Print the data that follows exactly.

^^^^

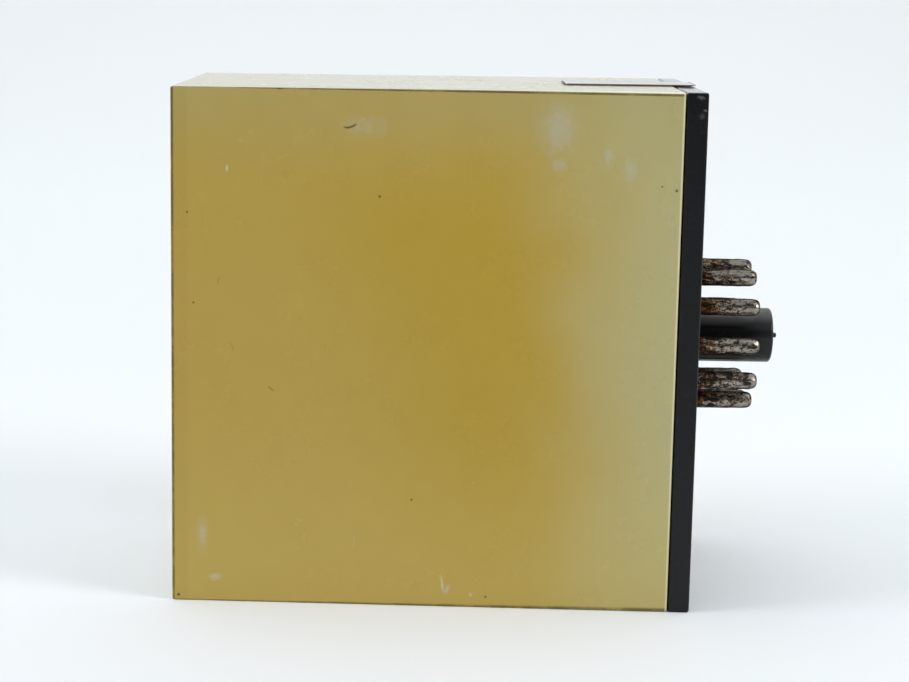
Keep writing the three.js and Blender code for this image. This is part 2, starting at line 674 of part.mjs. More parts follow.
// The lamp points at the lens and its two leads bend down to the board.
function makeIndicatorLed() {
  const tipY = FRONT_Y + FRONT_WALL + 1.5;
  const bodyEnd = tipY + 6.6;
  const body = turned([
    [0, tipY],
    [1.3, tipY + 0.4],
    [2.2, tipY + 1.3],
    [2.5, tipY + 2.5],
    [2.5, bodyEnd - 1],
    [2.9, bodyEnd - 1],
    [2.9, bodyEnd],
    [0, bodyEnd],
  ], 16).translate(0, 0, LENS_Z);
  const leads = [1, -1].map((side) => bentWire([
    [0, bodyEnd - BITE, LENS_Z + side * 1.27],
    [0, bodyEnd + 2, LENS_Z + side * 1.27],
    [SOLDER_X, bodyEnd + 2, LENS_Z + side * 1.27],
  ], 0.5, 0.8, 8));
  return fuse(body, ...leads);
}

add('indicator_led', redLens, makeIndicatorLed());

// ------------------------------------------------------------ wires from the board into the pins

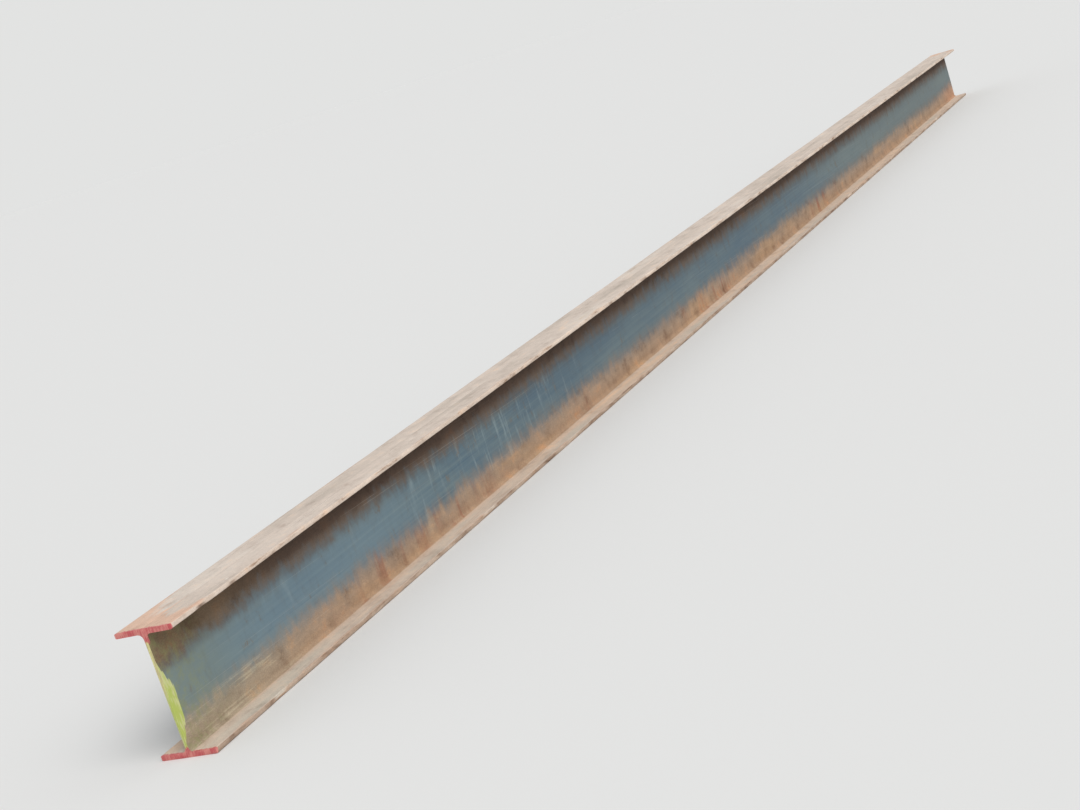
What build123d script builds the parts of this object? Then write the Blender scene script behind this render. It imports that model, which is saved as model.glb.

^^^^

• WORKED SOLUTION:
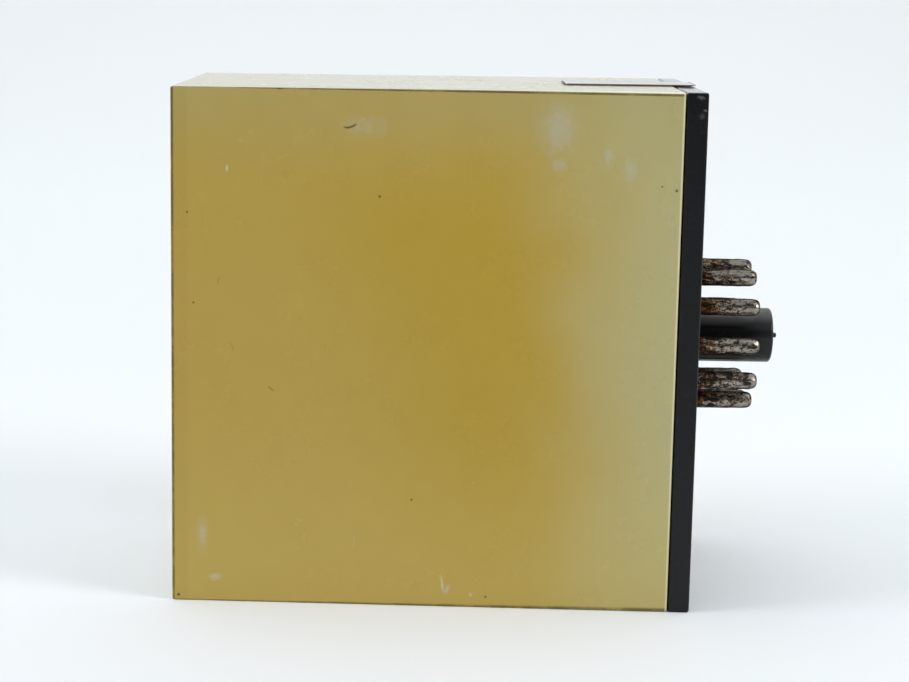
Keep writing the three.js and Blender code for this image. This is part 2, starting at line 674 of part.mjs. More parts follow.
// The lamp points at the lens and its two leads bend down to the board.
function makeIndicatorLed() {
  const tipY = FRONT_Y + FRONT_WALL + 1.5;
  const bodyEnd = tipY + 6.6;
  const body = turned([
    [0, tipY],
    [1.3, tipY + 0.4],
    [2.2, tipY + 1.3],
    [2.5, tipY + 2.5],
    [2.5, bodyEnd - 1],
    [2.9, bodyEnd - 1],
    [2.9, bodyEnd],
    [0, bodyEnd],
  ], 16).translate(0, 0, LENS_Z);
  const leads = [1, -1].map((side) => bentWire([
    [0, bodyEnd - BITE, LENS_Z + side * 1.27],
    [0, bodyEnd + 2, LENS_Z + side * 1.27],
    [SOLDER_X, bodyEnd + 2, LENS_Z + side * 1.27],
  ], 0.5, 0.8, 8));
  return fuse(body, ...leads);
}

add('indicator_led', redLens, makeIndicatorLed());

// ------------------------------------------------------------ wires from the board into the pins

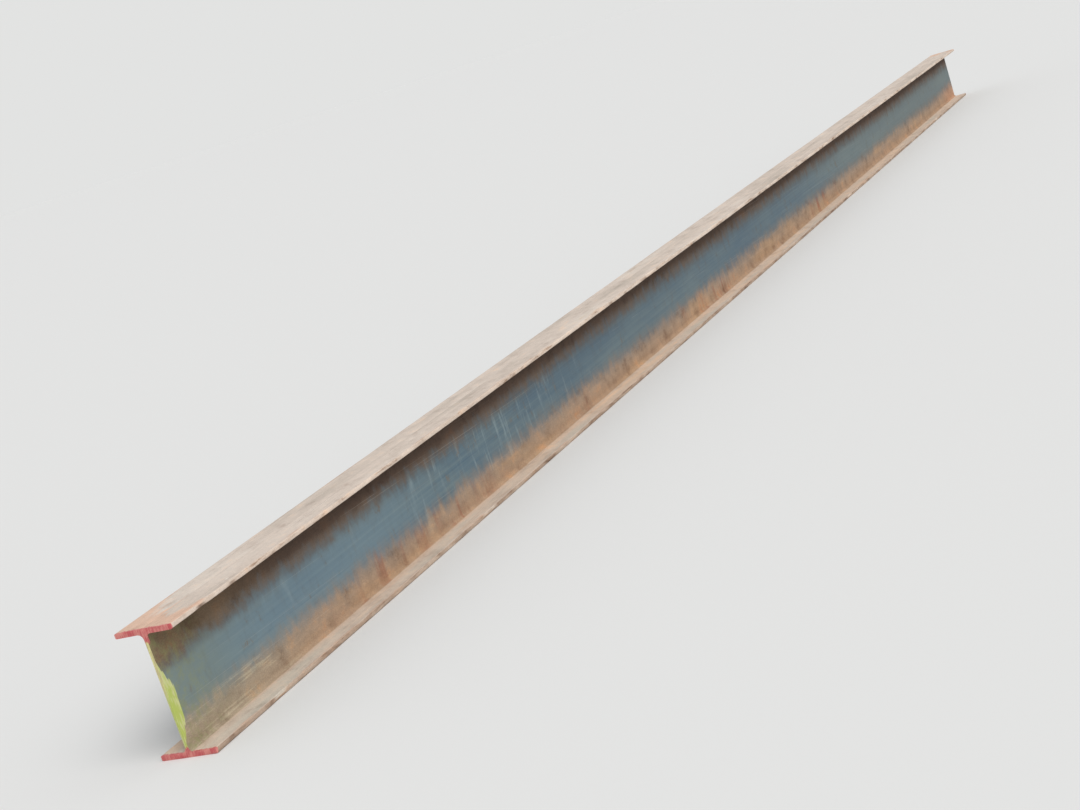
What build123d script builds the parts of this object? Then write the Blender scene script behind this render. It imports that model, which is saved as model.glb.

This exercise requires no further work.